Friday, January 21, 2011

Bruno Kreisky: and why the modern left has much to learn from Austria's Golden Age

This piece on mine, on one of my great political heroes, Bruno Kreisky (above), appears over on the Guardian's Comment is Free website.

Neil Clark: The great socialist leader Bruno Kreisky would be dismayed by the European left's meek acceptance of the rule of money power.

The 1970s, as I have argued before on this site, marked the high point of postwar socialism in western Europe. Across the continent in those pre-Thatcherite days, genuinely progressive statesmen set the agenda. In West Germany, there was Willy Brandt. In Sweden, Olof Palme. In Britain, Harold Wilson. But, for my money the greatest European socialist of them all was Austria's Bruno Kreisky, born exactly 100 years ago this weekend.

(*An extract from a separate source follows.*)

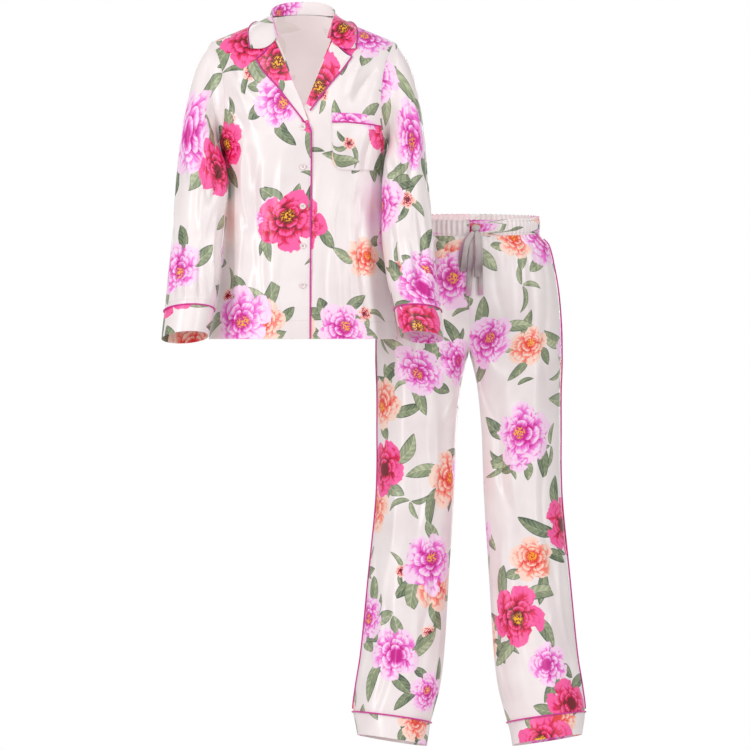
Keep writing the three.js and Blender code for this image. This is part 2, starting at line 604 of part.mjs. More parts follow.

Kreisky led his country for 13 years, from 1970-83, winning a clear majority for the Socialist party of Austria a remarkable three times. During his time in office as the first popularly elected "red" chancellor, he transformed Austria into one of the most egalitarian societies on earth.

You can read the whole of the article here.


Anonymous said...

Great article. Two points really jumped out at me:

First, with regard to today's PR-obsessed politicians, I believe we have come to the point where people are being conditioned to support empty suits with fake smiles, fake personalities, etc., so long as they fits some kind of marketed image, for example George W. Bush’s image as a macho cowboy. Real authenticity is dying out.

Of course, one could apply this to society as a whole. Authenticity is discouraged and manipulation is encouraged. I personally believe this emphasis on marketing and manipulation in even basic human relationships is ruining social cohesion, reducing people to lonely "buying units."

Second, on Kreisky's willingness to spend to provide jobs for the unemployed, this reminded me of the former Mayor of Florence, Giorgio La Pira. A left-wing Christian Democrat, La Pira spent large amounts of public money in order to provide public works jobs and housing for the poor of Florence. La Pira was so popular that the people of the city called him "The Saint," and his cause for beatification has been officially opened in the Roman Catholic Church.

It is a shame that politicians like Kreisky and La Pira don't seem to be in stock these days. Now we are stuck with the pro-austerity puppets of the financial elite, even among so-called socialists and social democrats. In fact, today’s trendy Left would probably laugh at men like Kreisky or La Pira and call them unrealistic or whatnot.

Neil Clark said...

Many thanks.
I couldn't agree more with the points you make.
Erich Fromm was well ahead of the game (as usual) when he wrote in the 1950s of the 'marketing character'.
re your second point- another politician of the 'right', who put jobs and the welfare of the majority first, was of course, Charles De Gaulle (who like Kreisky was also an authentic person). De Gaulle didn't like international capitalism and like Kreisky, he'd be horrified at the way things have turned out.

Neil Clark said...
This comment has been removed by the author.
Neil Clark said...

Re de Gaulle, I don't know if you read my American Conservative piece on 'Children of 68'.

"Always distrustful of the power of money and market fundamentalism, he introduced a mixed economy, a welfare state, and presided over the biggest rise in living standards for ordinary people in French history. “He was a man who did not care for those who owned wealth; he despised the bourgeois and hated capitalism” was the verdict of de Gaulle’s biographer Jean Lacouture. De Gaulle not only did not care for those who owned wealth, he didn’t care much for wealth itself.

Despite occupying the highest office in state for ten years, he died in penury—instead of accepting the pension he was entitled to as a retired president and general he only took the pension of a colonel. The contrast between de Gaulle and the money-obsessed career politicians of today could not be greater. "

On economic issues de Gaulle was far to the left of any leading 'left' politician in Europe today.

Anonymous said...

Great article on Charles de Gaulle, it really shows how things have changed. When you think of Harold Macmillan, de Gaulle, etc., it is clear that yesterday’s conservatives were farther to the left on economics than most of today’s self-described social democrats or socialists.